Monika Hryniszyn, the Regional HR Leader Northern Europe at Randstad, comments on the broader economic conditions contributing to this trend. She observes, “Recently, we have also noted slightly less dynamism in salaries within Poland, and our study suggests this trend could persist. Some employees have recently received raises and bonuses, and there has also been increased availability of benefits important to them. Changes in salaries have at least matched expectations.”
Hryniszyn elaborates on external factors which are shaping employee expectations. “The pace of price increases has not been as high as it was in previous years, allowing for pay raises to be more meaningfully felt within household budgets. Also important is the rise of workplace satisfaction factors, such as positive atmospheres, flexible working hours, and skill advancement opportunities. This may lessen the wage pressure, which, though still present, could be easing somewhat.”
Further complicates the salary outlook is the reported 10% increase to the minimum wage this year compared to the approximately 21.5% increase from the previous year. This change is indicative of the broader labor market conditions impacting expectations. Robert Lisicki, Director of the Labor Department at the Lewiatan Confederation, stresses, “The influence of lower growth on minimum wages this year—compared to last year—along with the overall labor market situation also contributes to diminished wage pressures. Due to the rapid rise of the minimum wage over recent years, it now covers an increasingly large group of workers, and its rise is significant for the entire market.”
Last year, 57% of respondents stated they received salary increases, with the most common range being between 5% to 10%. A significant minority of 21% received raises of between 10% and 20%, with only 4% experiencing increases exceeding 20%. Conversely, 23% were granted raises below 5%, contrary to the 46% who expected such modest increments, whereas 26% aspired for more than 5%.
The general sentiment around salary satisfaction also appears muted. A third of the respondents neither agree nor disagree with their current salary levels, 37% express satisfaction, and 21% are dissatisfied. Notably, the number of individuals highly satisfied (5%) marginally exceeds those who are very dissatisfied (4%).

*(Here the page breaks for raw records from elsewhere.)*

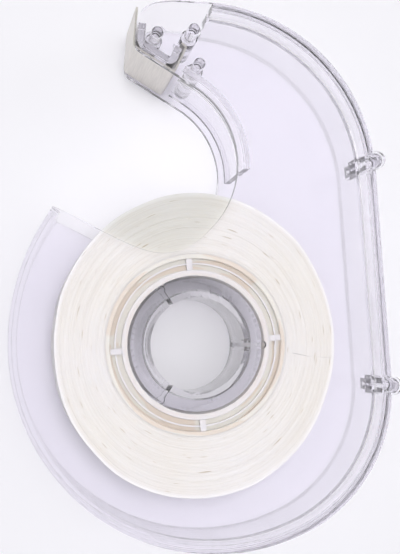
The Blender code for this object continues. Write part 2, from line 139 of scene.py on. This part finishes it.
# The core's section: radii, worked out inwards from the CAD core's own radius, and depths from its ends
CORE_OUTSIDE = 0.5 * (CORE_HIGH.x - CORE_LOW.x) - 0.25 * MM
CORE_WALL_INSIDE = CORE_OUTSIDE - 0.95 * MM                     # inner side of the outer wall
CORE_RING = (CORE_OUTSIDE - 2.05 * MM, CORE_OUTSIDE - 1.75 * MM)
CORE_HUB_WALL = CORE_OUTSIDE - 3.05 * MM                        # outer side of the inner wall
CORE_INSIDE = CORE_OUTSIDE - 4.13 * MM
CORE_FLOOR_DEPTH = 1.0 * MM
CORE_RING_DEPTH = 0.3 * MM
CORE_ROUND = 0.15 * MM
MID_BEND = 0.3                  # where the middle of a rounded edge lies, as a share of its radius
RIB_HALF_WIDTH = 0.55 * MM
RIB_DEPTH = 0.2 * MM
RIB_ANGLES = (5.0, 95.0, 185.0, 275.0)

rng = np.random.default_rng(19)


def add_camera():
    forward = Vector((sin(LOOK_RIGHT) * cos(LOOK_UP), sin(LOOK_UP), -cos(LOOK_RIGHT) * cos(LOOK_UP)))
    right = forward.cross(Vector((0.0, 1.0, 0.0))).normalized()
    up = right.cross(forward)
    data = bpy.data.cameras.new("camera")
    data.lens = LENS
    data.sensor_width = SENSOR
    data.clip_start = NEAREST
    data.clip_end = FARTHEST
    camera = bpy.data.objects.new("camera", data)
    bpy.context.scene.collection.objects.link(camera)
    axes = Matrix((right, up, -forward)).transposed()
    camera.matrix_world = Matrix.Translation(HUB + EYE_OFFSET) @ axes.to_4x4()
    bpy.context.scene.camera = camera


def new_material(name):
    material = bpy.data.materials.new(name)
    material.use_nodes = True
    return material, material.node_tree, material.node_tree.nodes["Principled BSDF"]


def link(tree, source, target):
    tree.links.new(source, target)


def math_node(tree, operation, a, b=None):
    node = tree.nodes.new("ShaderNodeMath")
    node.operation = operation
    for socket, value in zip(node.inputs, (a, b)):
        if value is None:
            continue
        if isinstance(value, (int, float)):
            socket.default_value = value
        else:
            link(tree, value, socket)
    return node.outputs[0]


def noise(tree, vector, scale, detail=3.0, roughness=0.5):
    node = tree.nodes.new("ShaderNodeTexNoise")
    node.inputs["Scale"].default_value = scale
    node.inputs["Detail"].default_value = detail
    node.inputs["Roughness"].default_value = roughness
    link(tree, vector, node.inputs["Vector"])
    return node.outputs["Fac"]


def ramp(tree, factor, stops):
    node = tree.nodes.new("ShaderNodeValToRGB")
    elements = node.color_ramp.elements
    while len(elements) < len(stops):
        elements.new(0.5)
    for element, (position, colour) in zip(elements, stops):
        element.position = position
        element.color = (*colour, 1.0)
    link(tree, factor, node.inputs["Fac"])
    return node.outputs["Color"]


def grey(value):
    return (value, value, value)


def bump(tree, shader, height, strength, distance):
    node = tree.nodes.new("ShaderNodeBump")
    node.inputs["Strength"].default_value = strength
    node.inputs["Distance"].default_value = distance
    link(tree, height, node.inputs["Height"])
    link(tree, node.outputs["Normal"], shader.inputs["Normal"])


def let_light_in(shader, weight, reach, scale):
    """Milky surfaces let some light in: how much, how far for red, green and blue, and over what length."""
    shader.inputs["Subsurface Weight"].default_value = weight
    shader.inputs["Subsurface Radius"].default_value = reach
    shader.inputs["Subsurface Scale"].default_value = scale


def let_lamps_through(tree, shader, tint):
    """Light rays from the lamps pass straight through, so what lies behind clear plastic is lit."""
    output = tree.nodes["Material Output"]
    path = tree.nodes.new("ShaderNodeLightPath")
    clear = tree.nodes.new("ShaderNodeBsdfTransparent")
    clear.inputs["Color"].default_value = (*tint, 1.0)
    mix = tree.nodes.new("ShaderNodeMixShader")
    link(tree, path.outputs["Is Shadow Ray"], mix.inputs[0])
    link(tree, shader.outputs[0], mix.inputs[1])
    link(tree, clear.outputs[0], mix.inputs[2])
    link(tree, mix.outputs[0], output.inputs["Surface"])


def clear_plastic(name, dark, light):
    """Clear moulded plastic, a little uneven in tint, gloss and flatness."""
    material, tree, shader = new_material(name)
    place = tree.nodes.new("ShaderNodeTexCoord").outputs["Object"]
    shader.inputs["Transmission Weight"].default_value = 1.0
    shader.inputs["IOR"].default_value = PLASTIC_IOR
    tint = ramp(tree, noise(tree, place, TINT_SCALE), [(0.3, dark), (0.7, light)])
    link(tree, tint, shader.inputs["Base Color"])
    smooth, dull = PLASTIC_ROUGHNESS
    gloss = ramp(tree, noise(tree, place, GLOSS_SCALE), [(0.4, grey(smooth)), (0.75, grey(dull))])
    link(tree, gloss, shader.inputs["Roughness"])
    bump(tree, shader, noise(tree, place, WAVE_SCALE, 1.0), 0.05, 0.6 * MM)
    let_lamps_through(tree, shader, LAMP_TINT)
    return material


def from_hub(tree):
    """The distance from the roll's axis, in metres, and the angle round it."""
    place = tree.nodes.new("ShaderNodeTexCoord").outputs["Object"]
    shifted = tree.nodes.new("ShaderNodeVectorMath")
    shifted.operation = "SUBTRACT"
    link(tree, place, shifted.inputs[0])
    shifted.inputs[1].default_value = HUB
    split = tree.nodes.new("ShaderNodeSeparateXYZ")
    link(tree, shifted.outputs[0], split.inputs[0])
    x, y = split.outputs["X"], split.outputs["Y"]
    distance = math_node(tree, "SQRT", math_node(tree, "ADD", math_node(tree, "MULTIPLY", x, x),
                                                 math_node(tree, "MULTIPLY", y, y)))
    return distance, math_node(tree, "ARCTAN2", y, x), shifted.outputs[0]


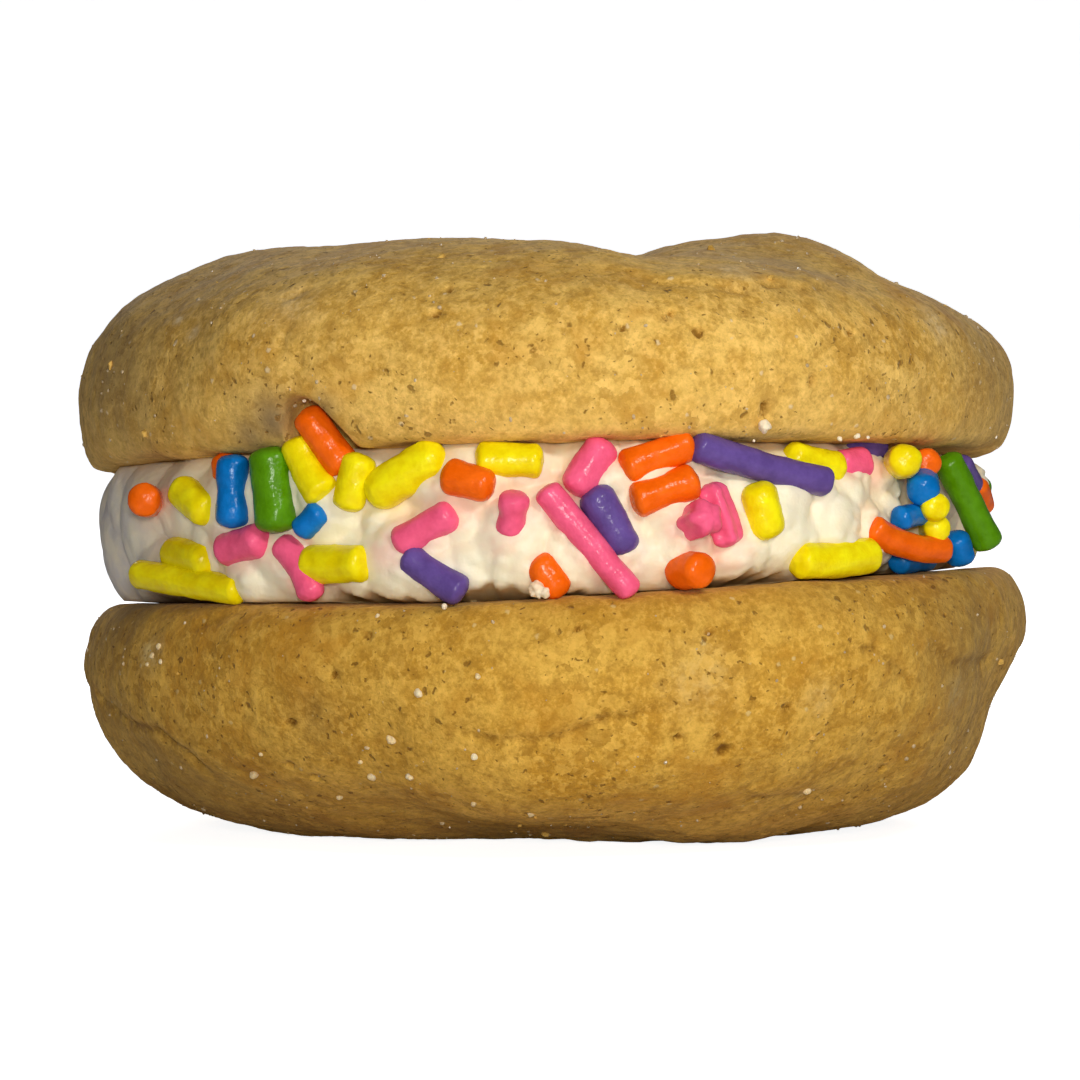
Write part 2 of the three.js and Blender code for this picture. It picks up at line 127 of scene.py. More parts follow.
# Each patch of pale flour, or of painted shade in dull grey-brown: turn, height, radius and strength.
BOTTOM_PALE = [
    (-52.4, 13.2, 1, 0.8), (-50.6, 13.8, 0.5, 0.7), (51.2, 10.7, 1.2, 0.6), (29, 10.6, 1.2, 0.3),
    (15, 12, 2.2, 0.3), (33, 4.3, 0.6, 0.7),
]
TOP_PALE = [
    (51, 35.4, 1.3, 0.5), (-43.5, 34.3, 0.5, 0.8), (-47.6, 35.4, 0.4, 0.8), (22, 38, 1.3, 0.35),
    (-30, 36, 2, 0.25),
]
# Painted shade: dull grey-brown patches by the notch, down the sides and over the top.
BOTTOM_PAINTED_SHADE = [
    (-27.5, 9.3, 2.2, 0.3), (-62, 16, 3, 0.6), (-55, 5, 5, 0.4), (52, 13, 6, 0.5),
    (-66, 8, 5, 0.25),
]
TOP_PAINTED_SHADE = [
    (-31, 28.2, 1.9, 0.9), (-34.5, 27.3, 1.5, 0.7), (-24.5, 29, 1, 0.5), (-58, 32, 5, 0.45),
    (62, 33, 5, 0.35), (32, 39, 5, 0.3),
]

# ---- Sprinkles of the front ----

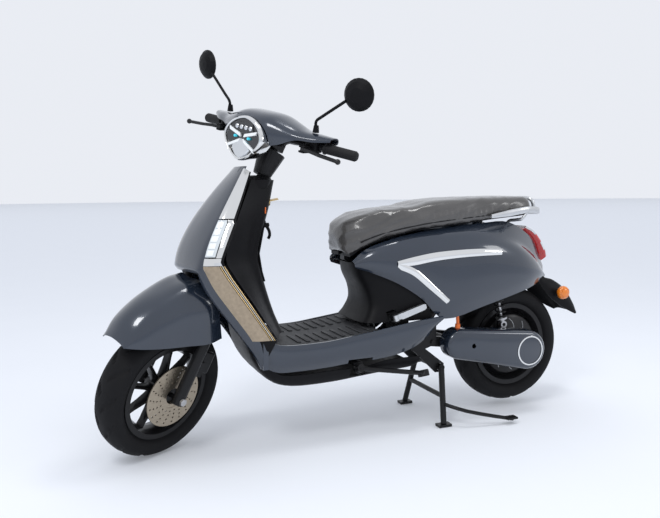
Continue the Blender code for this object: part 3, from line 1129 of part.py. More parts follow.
shaft = cylinder("shaft", REAR_AXLE + Vector((0, 0.100, 0)), REAR_AXLE - Vector((0, 0.100, 0)), AXLE_RADIUS, 16)
swingarm = union(pivot_tube, brace, shaft, *arms)
swing_bore = cylinder("swing_bore", swing_pivot + Vector((0, 0.12, 0)), swing_pivot - Vector((0, 0.12, 0)), 0.0095, 16)
finish(cut(swingarm, swing_bore), "swingarm", STEEL, SWING)

COVER_FRONT, COVER_REAR = (0.305, 0.301, 0.057), (0.0, REAR_AXLE_Z, 0.076)


def cover_ring(y, inset):
    """The outline round the cover's two ends, at Y."""
    reach = math.hypot(COVER_FRONT[0] - COVER_REAR[0], COVER_FRONT[1] - COVER_REAR[1])
    slope = math.atan2(COVER_FRONT[1] - COVER_REAR[1], COVER_FRONT[0] - COVER_REAR[0])
    open_angle = math.acos((COVER_REAR[2] - COVER_FRONT[2]) / reach)
    ring = []
    for (x, z, r), first, last, steps in (
        (COVER_FRONT, slope - open_angle, slope + open_angle, 9),
        (COVER_REAR, slope + open_angle, slope - open_angle + 2 * math.pi, 12),
    ):
        for k in range(steps + 1):
            turn = first + (last - first) * k / steps
            ring.append(Vector((x + (r - inset) * math.cos(turn), y, z + (r - inset) * math.sin(turn))))
    return ring


outer_cover = lofted("cover", [cover_ring(COVER_Y[0], 0), cover_ring(0.150, 0), cover_ring(0.161, 0.005),
                               cover_ring(COVER_Y[1], 0.016)])
pocket = lofted("pocket", [cover_ring(0.095, 0.004), cover_ring(0.149, 0.004), cover_ring(0.158, 0.009),
                           cover_ring(0.1635, 0.019)])
cover_hole = cylinder("cover_hole", (0.253, 0.10, 0.292), (0.253, 0.20, 0.292), 0.009, 16)
bosses = []
for share in (0.26, 0.80):
    at = swing_pivot.lerp(REAR_AXLE, share)
    bosses.append(cylinder("boss", at + Vector((0, SWING_ARM_Y + ARM_HALF + GAP, 0)), at + Vector((0, 0.165, 0)), 0.011, 12))
swingarm_cover = union(cut(outer_cover, pocket, cover_hole), *bosses)
finish(swingarm_cover, "swingarm_cover", PAINT, SWING)
CABLE_FOOT = COVER_FRONT[1] + COVER_FRONT[2]
gland = cylinder("gland", (0.305, 0.135, CABLE_FOOT + GAP), (0.305, 0.135, CABLE_FOOT + 0.016), 0.0095, 14)
cable = tube("cable", [(0.305, 0.135, CABLE_FOOT + 0.010), (0.305, 0.135, 0.385), (0.312, 0.140, 0.418), (0.327, 0.148, 0.448)],
             0.0062, 3, per_span=3)
finish(union(gland, cable), "motor_cable", ORANGE, SWING)

SHOCK_PATH = Vector((SHOCK_TOP[0] - SHOCK_LOW[0], 0, SHOCK_TOP[1] - SHOCK_LOW[1]))
SHOCK_DIR = SHOCK_PATH.normalized()
SHOCK_EYE = 0.0105
for side, word in ((1, "left"), (-1, "right")):
    top = Vector((SHOCK_TOP[0], side * SHOCK_Y, SHOCK_TOP[1]))
    low = Vector((SHOCK_LOW[0], side * SHOCK_Y, SHOCK_LOW[1]))
    across = Vector((0, SHOCK_EYE, 0))
    hinge = joint("shock_" + word + "_top", top, (0, 1, 0), ROOT)
    slide = joint("shock_" + word + "_slide", low, SHOCK_DIR, hinge)
    body = union(
        cylinder("eye", top - across, top + across, 0.0125, 16),
        cylinder("neck", top, top - SHOCK_DIR * 0.034, 0.009, 14),
        cylinder("cap", top - SHOCK_DIR * 0.026, top - SHOCK_DIR * 0.034, 0.022, 20),
        cylinder("damper", top - SHOCK_DIR * 0.030, top - SHOCK_DIR * 0.172, 0.0125, 20),
    )
    body = cut(
        body,
        cylinder("pin_bore", top - across * 2, top + across * 2, 0.0062, 14),
        cylinder("rod_bore", top - SHOCK_DIR * 0.080, top - SHOCK_DIR * 0.20, 0.0070, 16),
    )
    finish(body, "shock_body_" + word, STEEL, hinge)
    rod = union(
        cylinder("eye", low - across, low + across, 0.0135, 16),
        cylinder("foot", low, low + SHOCK_DIR * 0.028, 0.010, 14),
        cylinder("cup", low + SHOCK_DIR * 0.022, low + SHOCK_DIR * 0.029, 0.022, 20),
        cylinder("rod", low + SHOCK_DIR * 0.020, low + SHOCK_DIR * 0.122, 0.006, 14),
    )
    rod = cut(rod, cylinder("pin_bore", low - across * 2, low + across * 2, 0.0072, 14))
    finish(rod, "shock_rod_" + word, SILVER, slide)

# ---------------------------------------------------------------- stands and footrests
pivot = Vector((STAND_PIVOT[0], 0, STAND_PIVOT[1]))
stand_parts = [cylinder("stand_bar", pivot + Vector((0, 0.101, 0)), pivot - Vector((0, 0.101, 0)), STAND_TUBE, 16)]
for side in (1, -1):
    head = Vector((STAND_PIVOT[0], side * 0.0965, STAND_PIVOT[1]))
    foot = Vector((STAND_FOOT[0], side * STAND_FOOT[1], 0.009))
    stand_parts.append(cylinder("stand_leg", head, foot, 0.011, 14))
    stand_parts.append(block("stand_pad", (foot.x, foot.y, 0.0045), (0.052, 0.032, 0.009)))
stand_parts.append(cylinder("stand_brace", (0.3605, 0.124, 0.104), (0.3605, -0.124, 0.104), 0.009, 12))
treadle = [(0.364, 0.131, 0.078), (0.346, 0.160, 0.073), (0.300, 0.196, 0.060), (0.205, 0.215, 0.036), (0.118, 0.225, 0.016)]
stand_parts.append(tube("treadle", treadle, 0.0068, 2, per_span=2))
stand_parts.append(block("treadle_pad", (0.128, 0.224, 0.022), (0.044, 0.030, 0.007)))
finish(union(stand_parts[0], *stand_parts[1:]), "centre_stand", STEEL, C_STAND)

PROP = joint("side_stand_pivot", PROP_PIVOT, PROP_AXIS, ROOT)
PROP_LENGTH = 0.262
tip = PROP_PIVOT + PROP_FOLDED * PROP_LENGTH
out_way = PROP_AXIS * -0.002
prop = union(
    cylinder("eye", PROP_PIVOT - PROP_AXIS * 0.009, PROP_PIVOT + PROP_AXIS * 0.0095, 0.014, 18),
    cylinder("leg", PROP_PIVOT + PROP_FOLDED * 0.006 + out_way, tip + out_way, 0.0085, 14),
    block("foot", tip - PROP_FOLDED * 0.012 + out_way, (0.038, 0.024, 0.022), turned_to(PROP_AXIS), 0.003),
    cylinder("tang", PROP_PIVOT + PROP_FOLDED * 0.205 + out_way, PROP_PIVOT + PROP_FOLDED * 0.232
             + Vector((0, 0.040, 0.010)), 0.0055, 10),
)
prop_bore = cylinder("prop_bore", PROP_PIVOT - PROP_AXIS * 0.03, PROP_PIVOT + PROP_AXIS * 0.03, 0.0062, 14)
finish(cut(prop, prop_bore), "side_stand", STEEL, PROP)

PEG_STATIONS = (  # distance from the pivot, half height, inner and outer Y
    (0.0, 0.0095, 0.1640, 0.1760), (0.014, 0.0095, 0.1640, 0.1765), (0.021, 0.0112, 0.1690, 0.1820),
    (0.110, 0.0105, 0.1690, 0.1820), (0.120, 0.0070, 0.1700, 0.1800),
)
for side, word in ((1, "left"), (-1, "right")):
    centre = side_of(PEG_PIVOT, side)
    fold = joint("footrest_" + word + "_fold", centre, PEG_AXIS * -side, ROOT)
    rings = []
    for reach, tall, inner, outer in PEG_STATIONS:
        at = PEG_PIVOT + PEG_DIR * reach
        rings.append([Vector((at.x, side * y, at.z)) + PEG_AXIS * tall * up
                      for y, up in ((inner, -1), (outer, -1), (outer, 1), (inner, 1))])
    eye_half = PEG_EYE_HALF - 2 * GAP
    peg = union(
        lofted("bar", rings),
        cylinder("eye", centre - PEG_AXIS * eye_half, centre + PEG_AXIS * eye_half, 0.0105, 16),
    )
    peg = cut(peg, cylinder("bore", centre - PEG_AXIS * 0.03, centre + PEG_AXIS * 0.03, 0.0052, 14))
    finish(peg, "footrest_" + word, STEEL, fold)

# ---------------------------------------------------------------- the pose it stands in
bpy.context.view_layer.update()
STEER.matrix_world = STEER.matrix_world @ Matrix.Rotation(STEER_REST, 4, "Z")
bpy.context.view_layer.update()
low = [math.inf] * 3
high = [-math.inf] * 3
for item in PARTS.objects:
    if item.type == "MESH":
        for vertex in item.data.vertices:
            place = item.matrix_world @ vertex.co
            low = [min(a, b) for a, b in zip(low, place)]
            high = [max(a, b) for a, b in zip(high, place)]
ROOT.location = (-(low[0] + high[0]) / 2, -(low[1] + high[1]) / 2, -low[2])
bpy.context.view_layer.update()
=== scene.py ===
"""A moped scooter on its centre stand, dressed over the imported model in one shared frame."""
import json
import math

import bmesh
import bpy
from mathutils import Matrix, Vector, noise
from mathutils.bvhtree import BVHTree

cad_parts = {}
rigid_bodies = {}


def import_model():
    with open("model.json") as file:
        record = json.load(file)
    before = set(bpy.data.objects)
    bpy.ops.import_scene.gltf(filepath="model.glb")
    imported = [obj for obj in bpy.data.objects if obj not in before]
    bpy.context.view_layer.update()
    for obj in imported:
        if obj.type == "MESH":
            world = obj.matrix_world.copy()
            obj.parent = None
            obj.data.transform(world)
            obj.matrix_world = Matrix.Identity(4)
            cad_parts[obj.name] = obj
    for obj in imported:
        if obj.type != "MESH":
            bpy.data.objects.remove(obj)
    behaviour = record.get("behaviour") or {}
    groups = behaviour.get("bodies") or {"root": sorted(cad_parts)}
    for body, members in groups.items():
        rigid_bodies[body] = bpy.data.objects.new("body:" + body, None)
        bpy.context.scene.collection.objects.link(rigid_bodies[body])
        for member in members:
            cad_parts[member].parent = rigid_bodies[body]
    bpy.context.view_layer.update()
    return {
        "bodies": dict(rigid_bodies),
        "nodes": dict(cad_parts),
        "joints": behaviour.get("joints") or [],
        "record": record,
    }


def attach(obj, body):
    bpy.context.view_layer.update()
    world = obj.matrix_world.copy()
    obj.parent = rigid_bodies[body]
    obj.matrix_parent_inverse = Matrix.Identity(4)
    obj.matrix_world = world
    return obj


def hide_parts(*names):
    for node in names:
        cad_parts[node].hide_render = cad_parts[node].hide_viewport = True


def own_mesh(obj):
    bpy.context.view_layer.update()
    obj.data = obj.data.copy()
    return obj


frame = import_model()
NODES = frame["nodes"]
BODY = {n: next(b for b, e in frame["bodies"].items() if e == o.parent) for n, o in NODES.items()}
JOINTS = {j["name"]: j for j in frame["joints"]}

# ---------------------------------------------------------------- driving dimensions
GAP = 0.0003  # between pieces that touch
CLEAR = 0.0015  # between pieces that move past each other
WALL = 0.003  # moulded panels

WHEELBASE = 1.375
TYRE_RADIUS = 0.2295  # 110/70-12
TYRE_HALF_WIDTH = 0.055
RIM_FLANGE = 0.1635
RIM_SEAT = 0.150
RIM_HALF_WIDTH = 0.039
REAR_LIFT = 0.0215  # rear tyre above the ground on the centre stand
SPOKES = 9

RAKE = math.radians(26)
TRAIL = 0.080
STEER_REST = math.radians(34)

LEG_Y = 0.095
AXLE_RADIUS = 0.008
DISC_RADIUS = 0.104
DISC_Y = 0.0655

DOWN_TUBE = 0.021
SWING_PIVOT = (0.396, 0.309)  # X and Z, as for the shocks' ends
COVER_Y = (0.104, 0.167)
SHOCK_Y = 0.085
SHOCK_TOP = (0.125, 0.600)
SHOCK_LOW = (0.070, 0.345)

REAR_AXLE_Z = TYRE_RADIUS + REAR_LIFT
FINE = 4  # points from one control point to the next on a smooth surface
PIVOT_AT = Vector((SWING_PIVOT[0], 0, SWING_PIVOT[1]))
SHIFT = Matrix.Translation(Vector(JOINTS["swingarm_pivot"]["pos_m"]) - PIVOT_AT)
STEER_AT = Vector(JOINTS["steering"]["pos_m"])
STEER_TURN = (
    Matrix.Translation(STEER_AT)
    @ Matrix.Rotation(STEER_REST, 4, Vector((-math.sin(RAKE), 0, math.cos(RAKE))))
    @ Matrix.Translation(-STEER_AT)
)
SIDES = ((1, "left"), (-1, "right"))
STEERED = {"steering", "fork", "front_wheel", "throttle", "brake_lever_left", "brake_lever_right", "horn",
           "signal_switch", "mirror_left", "mirror_right"}


# ---------------------------------------------------------------- finishes
def adjusted(node, **values):
    """The node with its inputs set; an underscore in a keyword stands for a space."""
    for key, value in values.items():
        node.inputs[key.replace("_", " ")].default_value = value
    return node


def finish_of(name, base, rough, metallic=0.0, vary=0.12, grain=40.0, bump=0.05, coat=0.0, glow=0.0,
              stretch=(1, 1, 1), depth=0.002, shine=0.5):
    """A node finish: a base colour, roughness and fine relief that vary over the surface."""
    made = bpy.data.materials.new(name)
    made.use_nodes = True
    nodes, links = made.node_tree.nodes, made.node_tree.links
    shader = adjusted(nodes["Principled BSDF"], Metallic=metallic, Coat_Weight=coat, Coat_Roughness=0.05,
                      Specular_IOR_Level=shine)
    place = nodes.new("ShaderNodeTexCoord")
    scaled = adjusted(nodes.new("ShaderNodeMapping"), Scale=stretch)
    links.new(place.outputs["Object"], scaled.inputs["Vector"])
    cloud = adjusted(nodes.new("ShaderNodeTexNoise"), Scale=grain, Detail=4.0)
    links.new(scaled.outputs["Vector"], cloud.inputs["Vector"])
    paint = nodes.new("ShaderNodeMix")
    paint.data_type = "RGBA"
    dark = [max(0.0, c * (1 - vary)) for c in base]
    light = [min(1.0, c * (1 + vary)) for c in base]
    paint.inputs[6].default_value = (*dark, 1)
    paint.inputs[7].default_value = (*light, 1)
    links.new(cloud.outputs["Fac"], paint.inputs[0])
    links.new(paint.outputs[2], shader.inputs["Base Color"])
    low, high = max(0.02, rough * 0.8), min(1.0, rough * 1.2)
    rub = adjusted(nodes.new("ShaderNodeMapRange"), To_Min=low, To_Max=high)
    links.new(cloud.outputs["Fac"], rub.inputs["Value"])
    links.new(rub.outputs["Result"], shader.inputs["Roughness"])
    if bump:
        grit = adjusted(nodes.new("ShaderNodeTexNoise"), Scale=grain * 6, Detail=3.0)
        links.new(scaled.outputs["Vector"], grit.inputs["Vector"])
        relief = adjusted(nodes.new("ShaderNodeBump"), Strength=bump, Distance=depth)
        links.new(grit.outputs["Fac"], relief.inputs["Height"])
        links.new(relief.outputs["Normal"], shader.inputs["Normal"])
    if glow:
        adjusted(shader, Emission_Color=(*base, 1), Emission_Strength=glow)
    return made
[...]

This examination of wage expectations showcases the caution both employees and employers are exercising amid stable yet cautious economic conditions. The Randstad Market Monitor has continuously surveyed these trends since 2010, with the latest, 58th edition being completed between November 12 and 25, 2024. A total of 1,000 randomly selected respondents, aged 18 to 64 and working minimum 24 hours per week, participated through computer-aided web interviews.
Overall, the analysis points to the need for continued attention to the labor market's evolution and the factors influencing salary expectations, from economic shifts to workplace conditions. The road to 2025 holds uncertainty, but clear patterns are already surfacing, reflecting broader economic sentiments and worker priorities.